At midterms, we revisited these plans, and my students wrote reflective letters assessing whether they’re accomplishing those goals and how their self-care goals match with their academic goals. Many of my students wrote about going to the gym more, attending church or prayer groups, getting organized, and finding more time to relax. Many of them spoke about feeling overwhelmed. Many of them wrote about how their personal goals were helping them stay focused and motivated in their coursework.
We already ask students to engage in critical metacognitive work by reflecting on their rhetorical goals and choices. Asking them to connect these goals with their larger mind/body/spirit goals encourages students to brainstorm ways to balance their different selves and demands.

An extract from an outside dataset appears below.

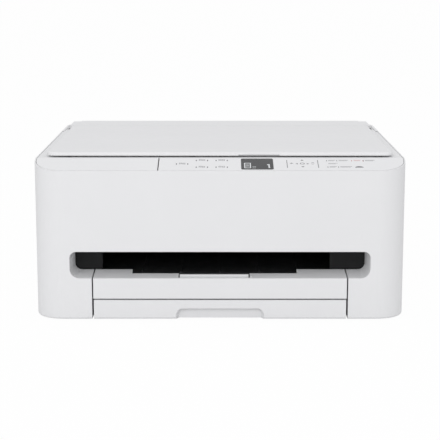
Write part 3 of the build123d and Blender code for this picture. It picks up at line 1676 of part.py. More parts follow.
def main():
    os.makedirs("parts", exist_ok=True)
    save(make_main_casing(), "main_casing")
    save(make_base_frame(), "base_frame")
    save(make_rubber_feet(), "rubber_feet")
    save(make_chassis(), "chassis")
    save(make_guide_shaft(), "guide_shaft")
    save(make_platen(), "platen")
    save(make_maintenance_station(), "maintenance_station")
    save(make_inner_frame(), "inner_frame")
    save(make_mechanism_cover(), "mechanism_cover")
    save(make_power_supply(), "power_supply")
    save(make_power_inlet(), "power_inlet")
    save(make_data_port(), "data_port")
    save(make_main_board(), "main_board")
    save(make_motor(motor_y, motor_z, -plate_inner, 30, 13), "feed_motor")
    save(make_motor(beam_y + 2, pulley_z, pulley_x, 26, 12, axis_y=True), "carriage_motor")
    save(make_carriage_belt(), "carriage_belt")
    save(make_pulley(pulley_x, True), "motor_pulley")
    save(make_pulley(-pulley_x, False), "idler_pulley")
    save(make_pinch_holder(), "pinch_roller_holder")
    save(make_pinch_rollers(), "pinch_rollers")
    save(make_roller(feed_y, roller_z, feed_radius, [(-roller_half, roller_half)]), "feed_roller")
    save(make_roller(eject_y, roller_z, eject_radius, eject_sections()), "eject_roller")
    save(train_gear(feed_y, roller_z, feed_teeth, 0.0, shaft_radius, True, 5), "feed_gear")
    idler_bore = stud_radius + pin_clearance
    save(train_gear(idler_y, roller_z, idler_teeth, 180 / idler_teeth, idler_bore, False, 6), "idler_gear")
    save(train_gear(eject_y, roller_z, eject_teeth, 180 / eject_teeth, shaft_radius, True, 4), "eject_gear")
    save(make_motor_pinion(), "motor_pinion")
    save(make_carriage(), "carriage")
    for index, ink in enumerate(("black", "colour")):
        save(make_cartridge(index), f"ink_cartridge_{ink}")
        save(make_lever(index), f"lock_lever_{ink}")
    save(make_u_turn_guide(), "u_turn_guide")
    save(make_rear_tray_chute(), "rear_tray_chute")
    save(make_rear_guide(-1), "rear_guide_left")
    save(make_rear_guide(1), "rear_guide_right")
    save(make_rear_tray_cover(), "rear_tray_cover")
    save(make_rear_access_cover(), "rear_access_cover")
    save(make_hinge_brackets(), "scanner_hinge_brackets")
    save(make_stay_guide(), "stay_guide")
    save(make_scanner_stay(), "scanner_stay")
    save(make_scanner_frame(), "scanner_frame")
    save(make_scanner_top_cover(), "scanner_top_cover")
    save(make_platen_glass(), "platen_glass")
    save(make_operation_panel(), "operation_panel")
    save(make_display_window(), "display_window")
    save(make_touch_board(), "touch_sensor_board")
    save(make_sensor_rod(), "sensor_rod")
    save(make_image_sensor(), "image_sensor")
    save(make_hinge_posts(), "cover_hinge_posts")
    save(make_document_cover(), "document_cover")
    save(make_pressure_sheet(), "pressure_sheet")
    save(make_output_tray_front(), "output_tray_front")
    save(make_output_tray_floor(), "output_tray_floor")
    save(make_output_support(), "output_support")
    save(make_cassette_front(), "cassette_front")
    save(make_cassette_tray(), "cassette_tray")
    save(make_cassette_guide(-1), "cassette_guide_left")
    save(make_cassette_guide(1), "cassette_guide_right")
    save(make_cassette_pinion(), "cassette_pinion")
    save(make_length_guide(), "cassette_length_guide")
    print("stay pin track", [tuple(round(v, 1) for v in stay_pin_at(a)) for a in (0, 20, 40)])


main()
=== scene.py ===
import json
from math import cos, pi, radians, sin

import bmesh
import bpy
from mathutils import Matrix, Vector


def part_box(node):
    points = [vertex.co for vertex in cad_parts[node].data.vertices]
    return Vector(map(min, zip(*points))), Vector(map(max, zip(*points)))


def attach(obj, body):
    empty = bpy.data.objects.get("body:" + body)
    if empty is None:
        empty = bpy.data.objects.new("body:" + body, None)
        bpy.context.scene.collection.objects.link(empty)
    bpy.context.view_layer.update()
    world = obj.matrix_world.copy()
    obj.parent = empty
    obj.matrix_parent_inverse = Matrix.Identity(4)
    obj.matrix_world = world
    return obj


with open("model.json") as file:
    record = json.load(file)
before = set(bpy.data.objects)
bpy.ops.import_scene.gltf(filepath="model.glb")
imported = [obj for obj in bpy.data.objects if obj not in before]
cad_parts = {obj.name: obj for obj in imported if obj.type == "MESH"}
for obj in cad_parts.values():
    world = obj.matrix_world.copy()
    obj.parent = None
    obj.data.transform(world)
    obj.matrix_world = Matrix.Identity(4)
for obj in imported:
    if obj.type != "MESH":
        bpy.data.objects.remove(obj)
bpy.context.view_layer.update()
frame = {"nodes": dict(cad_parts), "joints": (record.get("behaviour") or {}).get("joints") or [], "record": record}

MM = 0.001


# Places read from the frame, in millimetres to the nearest hundredth

def millimetres(place):
    """A place in metres, in millimetres."""
    return [round(value / MM, 2) for value in place]


def spans(node):
    """A node's spans along x, y and z at rest."""
    low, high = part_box(node)
    return list(zip(millimetres(low), millimetres(high)))


def top_of(node):
    """The height of a node's top."""
    return spans(node)[2][1]


def middle_of(span):
    """A span's middle to the nearest tenth, as a round face is a little flattened in the frame."""
    return round(sum(span) / 2, 1)


def axis_place(joint):
    """A point on a joint's axis at rest."""
    return millimetres(next(j["pos_m"] for j in frame["joints"] if j["name"] == joint))


casing_front = spans("main_casing")[1][0]
rim_top = top_of("main_casing")

# The ledge with the panel rises from a crease at the top of the casing's front, this far below its rim
crease_drop = 8.2
ledge_slope = radians(13.5)


# Node materials

# The sockets of a Mix node that mixes colours
MIX_FACTOR, MIX_FIRST, MIX_SECOND, MIX_RESULT = 0, 6, 7, 2


def new_material(name):
    """A material with a principled shader on its output."""
    material = bpy.data.materials.new(name)
    material.use_nodes = True
    tree = material.node_tree
    tree.nodes.clear()
    output = tree.nodes.new("ShaderNodeOutputMaterial")
    shader = tree.nodes.new("ShaderNodeBsdfPrincipled")
    tree.links.new(shader.outputs["BSDF"], output.inputs["Surface"])
    return material, tree, shader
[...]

I’m trying to create an accessible and inclusive environment where my students—many who are first-generation, who come from failing public school systems, who have experienced hate crimes in our town—have space to disclose what they need and reflect how to better care for themselves. Incorporating self-care in the writing classroom gives students space to articulate and reflect on their needs and to care for themselves and each other on their own terms.
In closing, I want to emphasize the benefits of incorporating practices into the writing classroom that affirm the body—not one ideal body, but a range of messy, imperfect bodies—because writing is an embodied process. Practices like the ones I’ve talked about ask students to think critically about their goals and accessibility needs, and they normalize discussions of accessibility and mental health.
Accessible practices can benefit a range of students, including students with disabilities, students of color, first-generation students, and international students.